The Verdict: Avoid This Troubled Turnaround Story
Score: 28/100
For Fresh Investors: Stay away. TRF's Q1 FY27 results reveal a company struggling with fundamental operational challenges that a single quarter of revenue growth cannot mask. The severe margin compression to 5.11%, excessive dependence on non-operating income, negative five-year sales growth, and expensive valuation at 40.54x P/E create an unattractive risk-reward profile. With minimal institutional participation and a mildly bearish technical trend, there are far better opportunities in the industrial manufacturing space.
For Existing Holders: Consider exiting on any relief rallies. The company's inability to convert revenue growth into sustainable profitability, coupled with elevated interest costs and volatile earnings, suggests the turnaround remains elusive. Whilst Tata Group association provides some comfort, it has not translated into operational improvements. The 36.61% decline over the past year reflects justified market scepticism. Unless management demonstrates consistent margin improvement and sustainable profitability over multiple quarters, holding this stock carries significant downside risk with limited upside potential.
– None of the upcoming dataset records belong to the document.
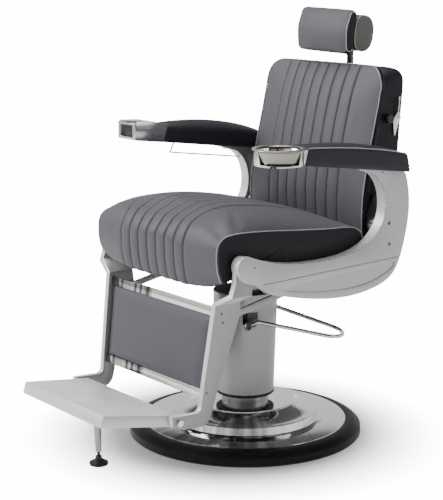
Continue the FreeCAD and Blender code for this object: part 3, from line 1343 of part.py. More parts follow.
PIECES = {
    "floor_ring": floor_ring,
    "base_plate": base_plate,
    "base_cover": base_cover,
    "collar_disc": collar_disc,
    "pump_cylinder": pump_cylinder,
    "cylinder_gland": cylinder_gland,
    "column_cover": column_cover,
    "column_lip": column_lip,
    "guide_bush": guide_bush,
    "lift_ram": lift_ram,
    "column_head": column_head,
    "swivel_spindle": swivel_spindle,
    "lever_shaft": lever_shaft,
    "lever_loop": lever_loop,
    "side_frame_left": side_frame,
    "side_frame_right": lambda: mirrored(side_frame()),
    "leg_pivot_pins": leg_pivot_pins,
    "frame_screws_left": frame_screws,
    "frame_screws_right": lambda: mirrored(frame_screws()),
    "cross_tubes": cross_tubes,
    "seat_carrier": seat_carrier,
    "seat_board": seat_board,
    "seat_cushion": seat_cushion,
    "arm_pad_left": lambda: arm_pad(True),
    "arm_pad_right": lambda: mirrored(arm_pad(False)),
    "arm_cap_left": arm_cap_left,
    "holder_catch": holder_catch,
    "arm_cap_right": arm_cap_right,
    "cap_insert": cap_insert,
    "towel_rail": towel_rail,
    "ash_bowl": ash_bowl,
    "back_cushion": back_cushion,
    "back_shell": back_shell,
    "back_brackets": back_brackets,
    "knob_stud": knob_stud,
    "lock_knob": lock_knob,
    "release_lever": release_lever,
    "headrest_socket": headrest_socket,
    "headrest_post": headrest_post,
    "headrest_pad": headrest_pad,
    "headrest_roll": headrest_roll,
    "headrest_ears": headrest_ears,
    "leg_left": leg,
    "leg_right": lambda: mirrored(leg()),
    "legrest_panel": legrest_panel,
    "rest_bar_top": lambda: rest_bar(401.0, 401.0 + BAR_HEIGHT),
    "rest_bar_low": lambda: rest_bar(218.0 - BAR_HEIGHT, 218.0),
    "link_front_pins": link_front_pins,
    "link_bars": link_bars,
    "footrest_plate": footrest_plate,
    "foot_hinge_pins": foot_hinge_pins,
    "stay_tube": stay_tube,
    "stay_stem": stay_stem,
    "stay_foot": stay_foot,
}

os.makedirs("parts", exist_ok=True)
for node, make in PIECES.items():
    shape = make()
    shape.exportStep(os.path.join("parts", node + ".step"))
    print(node, shape.ShapeType, len(shape.Solids), shape.isValid(), round(shape.Volume / 1000, 1), "cm3")
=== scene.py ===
import logging
import math
from collections.abc import Callable, Sequence
from dataclasses import dataclass, field, replace
from enum import Enum

import bmesh
import bpy
import numpy as np
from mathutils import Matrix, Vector
from mathutils.bvhtree import BVHTree


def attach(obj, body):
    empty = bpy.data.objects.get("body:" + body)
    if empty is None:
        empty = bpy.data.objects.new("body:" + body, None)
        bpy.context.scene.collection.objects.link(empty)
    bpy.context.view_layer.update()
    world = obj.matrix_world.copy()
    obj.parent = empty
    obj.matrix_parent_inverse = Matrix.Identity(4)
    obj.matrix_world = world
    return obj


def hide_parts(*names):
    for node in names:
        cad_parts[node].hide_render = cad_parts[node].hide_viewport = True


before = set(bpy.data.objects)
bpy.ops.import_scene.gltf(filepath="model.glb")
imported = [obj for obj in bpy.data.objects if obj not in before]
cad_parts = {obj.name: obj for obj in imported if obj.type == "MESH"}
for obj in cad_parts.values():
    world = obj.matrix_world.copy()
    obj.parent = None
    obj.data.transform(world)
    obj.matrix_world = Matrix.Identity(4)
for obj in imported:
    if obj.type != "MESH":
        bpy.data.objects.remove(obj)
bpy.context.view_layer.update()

log = logging.getLogger("barber_chair")

MM = 0.001
Pair = tuple[float, float]
Point = tuple[float, float, float]


class Sock:
    """A shader socket that Python's operators act on."""

    def __init__(self, graph: "Graph", socket: bpy.types.NodeSocket) -> None:
        """Keeps the socket and the graph it belongs to."""
        self.graph = graph
        self.socket = socket

    def maths(self, operation: str, first: "Sock | float", second: "Sock | float") -> "Sock":
        """Adds one Math node.

        Args:
            operation: The node's operation, such as ADD.
            first: Its first value or link.
            second: Its second value or link.

        Returns:
            The node's output.
        """
        node = self.graph.node("ShaderNodeMath", {"operation": operation}, {0: first, 1: second})
        return Sock(self.graph, node.outputs[0])

    def __add__(self, other: "Sock | float") -> "Sock":
        """Sum."""
        return self.maths("ADD", self, other)

    def __sub__(self, other: "Sock | float") -> "Sock":
        """Difference."""
        return self.maths("SUBTRACT", self, other)

    def __rsub__(self, other: "Sock | float") -> "Sock":
        """Difference from a number."""
        return self.maths("SUBTRACT", other, self)

    def __mul__(self, other: "Sock | float") -> "Sock":
        """Product."""
        return self.maths("MULTIPLY", self, other)

    def __truediv__(self, other: "Sock | float") -> "Sock":
        """Quotient."""
        return self.maths("DIVIDE", self, other)

    def root(self) -> "Sock":
        """Square root."""
        return self.maths("SQRT", self, 0.0)

    def within(self, low: float, high: float) -> "Sock":
        """The value, kept between two limits."""
        return self.maths("MINIMUM", self.maths("MAXIMUM", self, low), high)

    __radd__ = __add__
    __rmul__ = __mul__


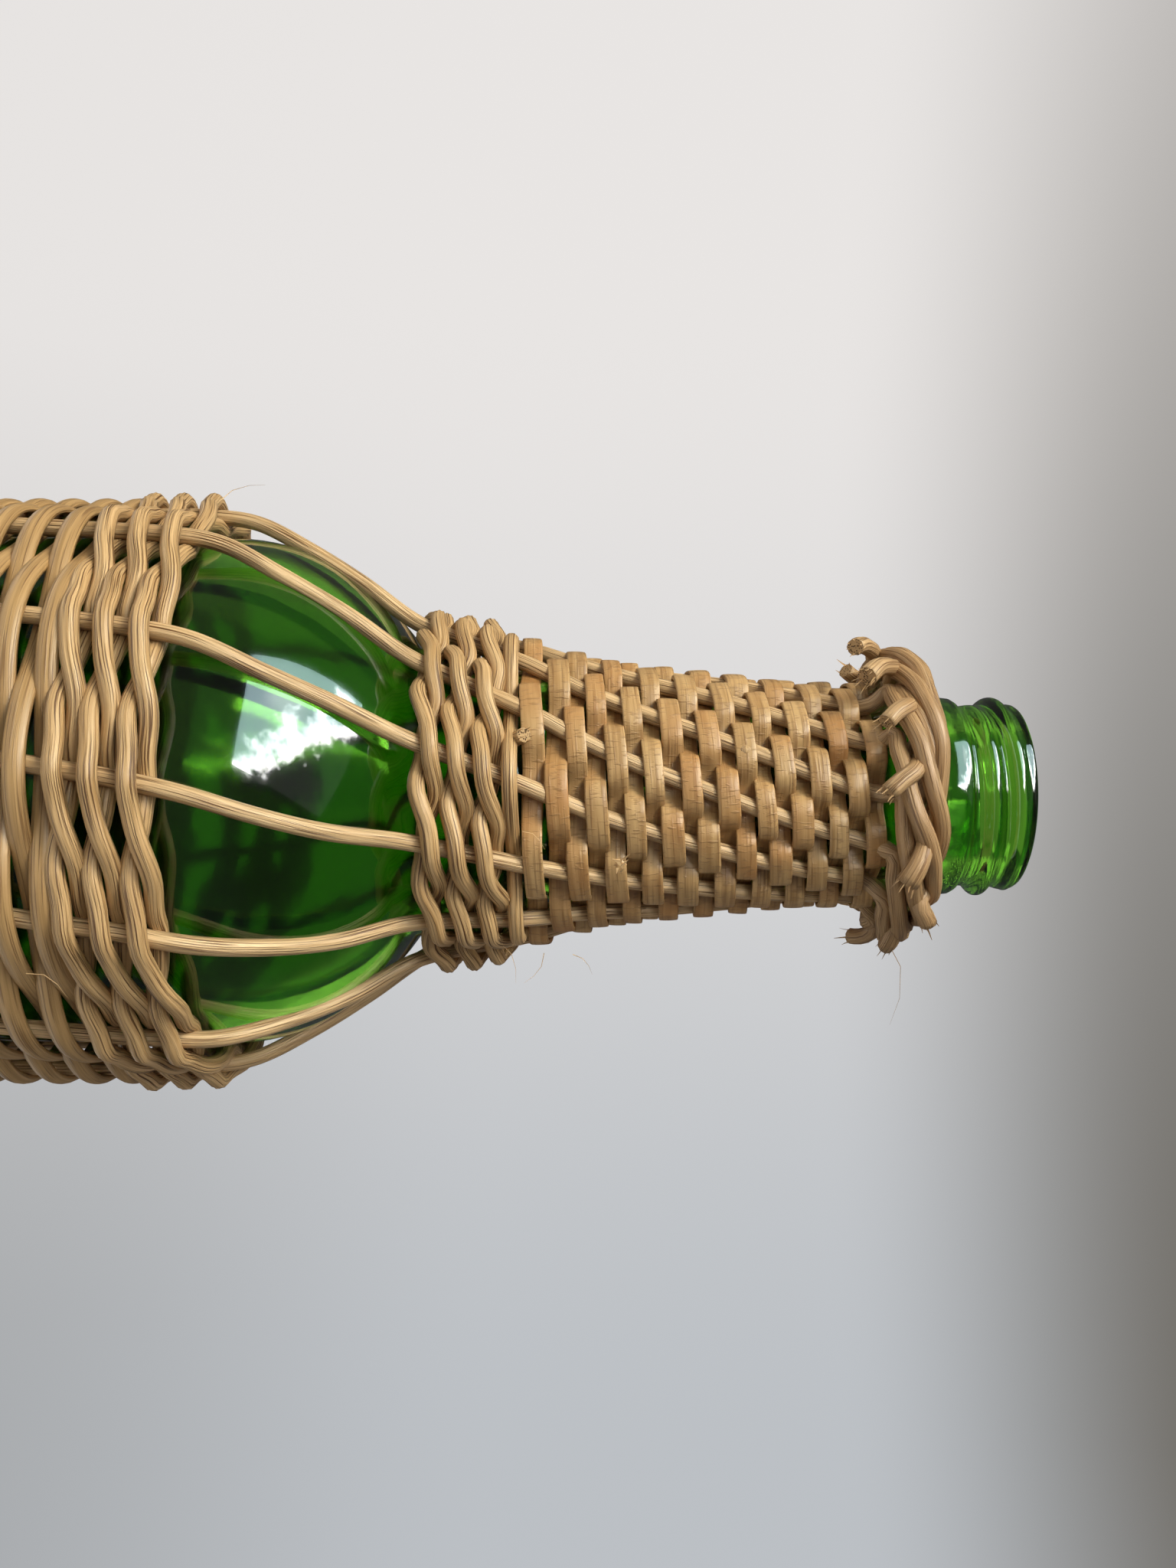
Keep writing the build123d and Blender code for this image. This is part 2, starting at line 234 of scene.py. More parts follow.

Fair Value Estimate: ₹180-200 (26.7% downside from current levels)
The combination of deteriorating margins, negative financial trends, expensive valuation, and weak technical momentum makes TRF unsuitable for most investors. The stock warrants a "Strong Sell" rating until clear evidence emerges of sustained operational improvement and margin recovery.
Note- ROCE= (EBIT - Other income)/(Capital Employed - Cash - Current Investments)
⚠️ Investment Disclaimer
This article is for educational and informational purposes only and should not be construed as financial advice. Investors should conduct their own due diligence, consider their risk tolerance and investment objectives, and consult with a qualified financial advisor before making any investment decisions. Past performance is not indicative of future results. The author and publisher are not responsible for any investment decisions made based on the information provided in this article.